The PCB will frequently be multi-layer in fabrication and the controlled impedance can be constructed in several ways. However, whichever method is used the value of the impedance will be determined by its physical construction and electrical characteristics of the dielectric material:
- The width and thickness of the conductor
- The height of the core and pre-preg material on either side of the trace
- The configuration of traces and planes
- Dielectric constant of the core and pre-preg material
Board designers often will specify impedance values and tolerances (typically +/- 10%) for board traces and rely on the PCB manufacturer to conform to the specification. Board manufacturers work with the stack up, material properties, and raw material tolerances to predict the final outcome. If tighter tolerances are required, work with your fabricator upfront. It may be possible after a first run of a prototype to determine how the stack up presses during manufacturing for fabricators to dial in the process on future runs.
Almost all controlled impedance designs require 100% testing. In nearly all cases the traces are inaccessible for testing and testing is normally performed on one or two test coupons designed into the PCB panel.
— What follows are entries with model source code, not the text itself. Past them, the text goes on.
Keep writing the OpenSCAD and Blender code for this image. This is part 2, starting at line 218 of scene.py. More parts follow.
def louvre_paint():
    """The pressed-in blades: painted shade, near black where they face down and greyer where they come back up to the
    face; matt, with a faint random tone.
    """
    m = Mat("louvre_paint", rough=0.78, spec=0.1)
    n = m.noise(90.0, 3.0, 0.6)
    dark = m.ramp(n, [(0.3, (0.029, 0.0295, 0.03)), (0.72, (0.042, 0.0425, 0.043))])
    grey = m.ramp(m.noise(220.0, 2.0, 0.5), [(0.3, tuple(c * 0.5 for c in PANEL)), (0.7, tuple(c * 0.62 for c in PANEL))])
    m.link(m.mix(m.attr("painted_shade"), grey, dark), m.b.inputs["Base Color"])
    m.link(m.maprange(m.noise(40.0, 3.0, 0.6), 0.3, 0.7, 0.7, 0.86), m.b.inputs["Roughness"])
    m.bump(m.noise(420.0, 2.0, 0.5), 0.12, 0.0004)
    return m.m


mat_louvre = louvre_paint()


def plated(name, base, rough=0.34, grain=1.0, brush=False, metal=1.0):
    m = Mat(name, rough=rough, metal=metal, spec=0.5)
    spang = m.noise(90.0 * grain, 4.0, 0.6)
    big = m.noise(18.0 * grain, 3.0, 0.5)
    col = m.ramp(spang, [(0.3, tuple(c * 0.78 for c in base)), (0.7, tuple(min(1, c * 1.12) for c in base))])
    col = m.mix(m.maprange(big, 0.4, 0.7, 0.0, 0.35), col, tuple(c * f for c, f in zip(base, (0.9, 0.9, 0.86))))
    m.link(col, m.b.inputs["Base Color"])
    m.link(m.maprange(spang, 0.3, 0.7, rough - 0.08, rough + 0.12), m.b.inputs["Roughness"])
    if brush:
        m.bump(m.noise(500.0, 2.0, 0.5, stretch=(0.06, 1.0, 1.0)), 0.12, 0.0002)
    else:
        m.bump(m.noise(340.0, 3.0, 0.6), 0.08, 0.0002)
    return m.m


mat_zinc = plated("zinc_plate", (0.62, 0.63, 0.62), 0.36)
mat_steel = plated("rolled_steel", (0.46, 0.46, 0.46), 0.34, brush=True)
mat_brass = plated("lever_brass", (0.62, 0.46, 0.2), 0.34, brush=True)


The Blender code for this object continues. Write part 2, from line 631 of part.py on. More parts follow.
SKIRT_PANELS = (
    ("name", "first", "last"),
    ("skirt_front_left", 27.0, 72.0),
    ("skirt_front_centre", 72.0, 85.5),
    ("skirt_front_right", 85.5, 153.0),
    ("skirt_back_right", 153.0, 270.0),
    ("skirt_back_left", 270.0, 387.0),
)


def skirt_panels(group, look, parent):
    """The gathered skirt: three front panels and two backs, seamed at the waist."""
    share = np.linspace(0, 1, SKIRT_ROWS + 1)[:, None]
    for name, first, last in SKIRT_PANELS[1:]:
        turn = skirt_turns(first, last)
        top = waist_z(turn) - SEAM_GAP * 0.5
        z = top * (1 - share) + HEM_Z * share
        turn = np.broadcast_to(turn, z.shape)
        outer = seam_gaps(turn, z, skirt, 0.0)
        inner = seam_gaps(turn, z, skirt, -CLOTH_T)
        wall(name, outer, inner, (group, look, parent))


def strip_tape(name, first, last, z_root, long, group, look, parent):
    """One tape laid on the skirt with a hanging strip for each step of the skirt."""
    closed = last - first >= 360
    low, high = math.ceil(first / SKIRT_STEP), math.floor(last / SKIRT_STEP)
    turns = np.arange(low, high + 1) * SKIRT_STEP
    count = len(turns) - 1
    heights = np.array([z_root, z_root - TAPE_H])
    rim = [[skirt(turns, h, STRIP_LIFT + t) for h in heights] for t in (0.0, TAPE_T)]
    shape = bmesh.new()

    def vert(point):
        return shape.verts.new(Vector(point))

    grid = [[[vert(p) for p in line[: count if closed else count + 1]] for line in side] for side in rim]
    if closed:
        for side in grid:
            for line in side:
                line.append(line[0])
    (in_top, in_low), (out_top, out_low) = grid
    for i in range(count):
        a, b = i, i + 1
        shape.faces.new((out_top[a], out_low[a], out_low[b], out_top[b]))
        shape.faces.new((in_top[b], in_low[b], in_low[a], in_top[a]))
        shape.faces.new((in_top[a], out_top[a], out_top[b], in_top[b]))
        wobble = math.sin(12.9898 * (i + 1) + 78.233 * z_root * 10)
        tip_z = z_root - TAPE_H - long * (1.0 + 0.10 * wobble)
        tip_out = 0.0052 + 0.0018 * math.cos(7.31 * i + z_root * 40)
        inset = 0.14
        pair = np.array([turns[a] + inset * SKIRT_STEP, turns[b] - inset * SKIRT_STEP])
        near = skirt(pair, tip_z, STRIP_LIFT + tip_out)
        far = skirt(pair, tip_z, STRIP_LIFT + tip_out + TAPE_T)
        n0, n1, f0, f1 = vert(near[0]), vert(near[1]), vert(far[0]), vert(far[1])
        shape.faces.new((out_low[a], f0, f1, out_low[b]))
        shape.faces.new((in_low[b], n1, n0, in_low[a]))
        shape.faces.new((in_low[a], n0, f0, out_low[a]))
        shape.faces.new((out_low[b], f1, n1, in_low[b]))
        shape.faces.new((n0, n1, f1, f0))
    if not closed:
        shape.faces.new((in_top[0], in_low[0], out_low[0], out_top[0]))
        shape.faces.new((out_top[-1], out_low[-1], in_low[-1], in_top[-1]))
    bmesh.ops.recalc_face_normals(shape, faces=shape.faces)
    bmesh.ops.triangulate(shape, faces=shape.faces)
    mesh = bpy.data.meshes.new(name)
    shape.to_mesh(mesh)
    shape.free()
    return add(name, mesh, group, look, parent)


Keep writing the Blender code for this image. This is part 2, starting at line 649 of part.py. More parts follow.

The coupon is on the same layer, has the same trace construction as the PCB, and includes traces with exactly the same impedance as those on the PCB. Testing of these coupons provides a high degree of confidence that the PCB impedances will be correct.
Impedance measurements are typically done with TDR (time domain reflectometer). This applies a fast voltage step to the coupon via a controlled impedance cable and probe. This test is able to identify the location and scale of any incontinuity and provides a graphical representation of the trace characteristic impedance.
Work with your fabricator early in the design. If you are new to controlled impedance, unsure of the dielectric properties of the materials or would like a review of your current design your PCB fabricator will be happy to assist with stack up and impedance control reviews!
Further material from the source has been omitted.